Harmonic maps from Kähler manifolds (Q1292806)

This paper may be viewed as the continuation of the previous paper of the author [Math. Ann. 303, No. 3, 417-433 (1995; Zbl 0842.58015)]. In that paper, by applying a useful integral identity for any smooth map and pointwise estimates for the Hessian of the distance function in a Cartan-Hadamard manifold, the author proved a Liouville type theorem of a harmonic map from a Cartan-Hadamard manifold to any Riemannian manifold with finite energy under certain curvature conditions. In this paper, the author improves the dimension limitation on the results of that paper. Precisely, the following theorem is proved: A harmonic map of finite energy from a classical bounded symmetric domain (except \({\mathcal R}_{\text{IV}}(2)= \mathbb{H}^2\times \mathbb{H}^2\)) to any Riemannian manifold has to be constant.
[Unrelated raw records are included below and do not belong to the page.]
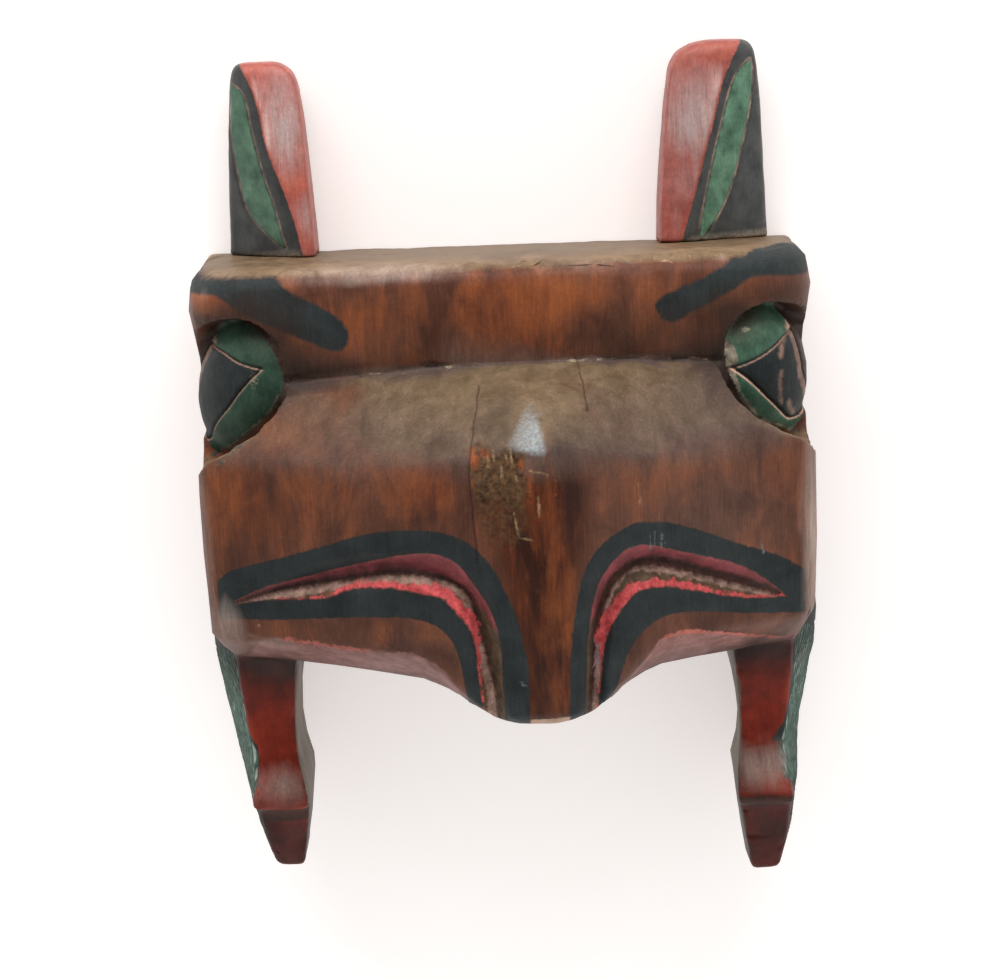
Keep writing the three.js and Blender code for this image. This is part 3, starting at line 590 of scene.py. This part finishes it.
BLACK = ("1e2222", "2c3131")
HEAD_COLOURS = {
    "stain": ("46291e", "683f2e"),
    "foxy": ("733a20", "8c4c26"),
    # Painted shade with some soot.
    "shade_and_soot": "2b1f19",
    # Slope and top: dust, and a painted sheen of the light from above.
    "slope": ("463b34", "5f5049"),
    "top_dust_and_sheen": ("604e38", "826c54"),
    "worn": "b09078",
    # Painted sheen with some wear.
    "pale": "a8958a",
    "ridge": ("2b140c", "562812"),
    # Red greyed to mauve by a painted reflection of the white floor.
    "bevel": ("634139", "8e6560"),
    "salmon": ("8a4a3e", "b8675a"),
    "leg_red": ("44120a", "842a18"),
    "eye_green": ("1f3227", "395041"),
    "eye_rim": ("2b1f19", "6d675a"),
    "eye_strip": ("5c463b", "94796a"),
    "mouth": ("5e2f30", "844044"),
    # Painted shade in the grooves.
    "groove_shade": ("2c1b16", "4a2d27"),
    "channel": ("33261c", "5c4936"),
    "low_red": ("8a2d30", "c85656"),
    "groove_dust": ("5e463c", "a08274"),
    # A painted highlight on the red.
    "mauve_highlight": ("5a4744", "96767a"),
    "black_flank": BLACK,
    "brow": BLACK,
    "lip": BLACK,
    "almond": BLACK,
    "raw": ("2c1c12", "664a30"),
    "crease_line": ("6e5c4a", "b09a80"),
    "orange": "94481e",
    "pale_stroke": ("5c4430", "a48662"),
    "scratch": ("43494a", "7c8382"),
    # A painted highlight.
    "knuckle_highlight": "989fa0",
    "scuff": "a8a08c",
    "bare_wood": ("4a3d32", "6c5c4a"),
    "panel": ("22342c", "4a6256"),
    "dash": "a3b2a8",
    # Pale bare wood as a painted highlight on the lit wall of a cut, and painted shade on its other wall.
    "cut_light_and_shade": "a07c6c",
    "cut_shade": "1a1210",
    # Hollow corners and creases darkened: painted shade, with some dirt.
    "corner_shade_and_dirt": "1d1410",
    "crack": "231611",
    "settled_dust": "a89c8e",
}


def linear(colour):
    """An sRGB hex value as linear red, green, blue and alpha."""
    parts = [int(colour[i:i + 2], 16) / 255 for i in (0, 2, 4)]
    return [c / 12.92 if c <= 0.04045 else ((c + 0.055) / 1.055) ** 2.4 for c in parts] + [1]


def add(tree, kind, sockets=None, **settings):
    """Adds a shader node with its settings. A socket gets a value, or a link from a node or an output."""
    node = tree.nodes.new("ShaderNode" + kind)
    for name, value in settings.items():
        setattr(node, name, value)
    for name, value in (sockets or {}).items():
        if isinstance(value, bpy.types.Node):
            value = next(output for output in value.outputs if output.enabled)
        if isinstance(value, bpy.types.NodeSocket):
            tree.links.new(value, node.inputs[name])
        else:
            node.inputs[name].default_value = value
    return node


def new_material(name):
    """An empty material, its tree and its coordinates in millimetres."""
    material = bpy.data.materials.new(name)
    material.use_nodes = True
    tree = material.node_tree
    tree.nodes.clear()
    place = add(tree, "TexCoord").outputs["Object"]
    place = add(tree, "VectorMath", {0: place, "Scale": 1 / MM}, operation="SCALE")
    return material, tree, place


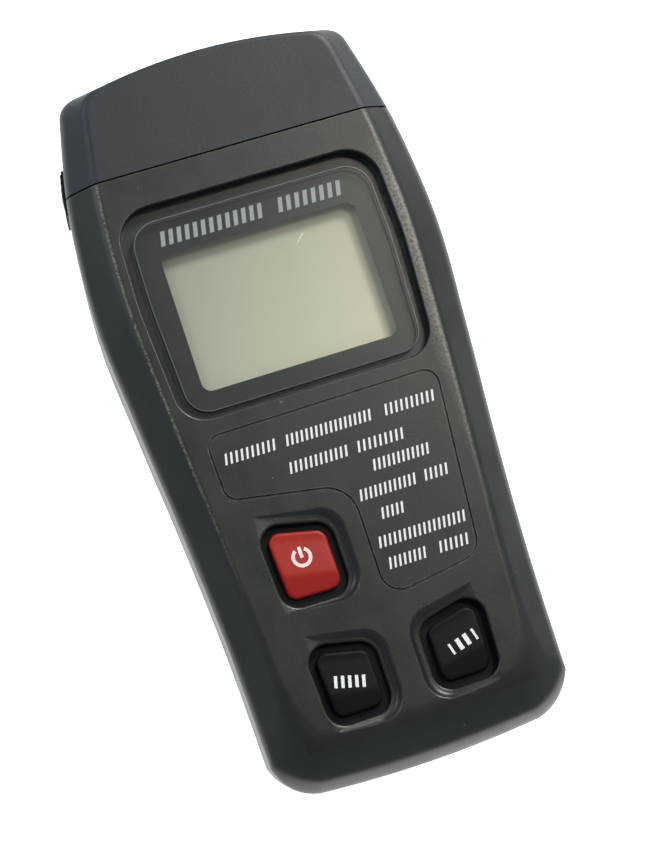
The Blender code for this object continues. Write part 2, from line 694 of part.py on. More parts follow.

The proof of this theorem is based on the following proposition: Let \(M\) be a simply connected complete Kähler manifold of real dimension \(2n\geq 4\) with nonpositive sectional curvature. Assume that the geodesic spheres centered at a fixed point satisfy the following conditions: (1) \(J{\partial\over\partial r}\) is of a principal direction with respect to the principal curvature \(-\widetilde\lambda_n\) for the geodesic sphere \(S_R(x_0)\) in \(M\); (2) If \(e_\alpha\), for each \(\alpha\), is of a principal direction with respect to the principal curvature \(-\lambda_\alpha\), so is the \(Je_\alpha\) with respect to the principal curvature \(-\widetilde\lambda_\alpha\). Then any harmonic map from \(M\) to any Riemannian manifold with finite energy has to be constant.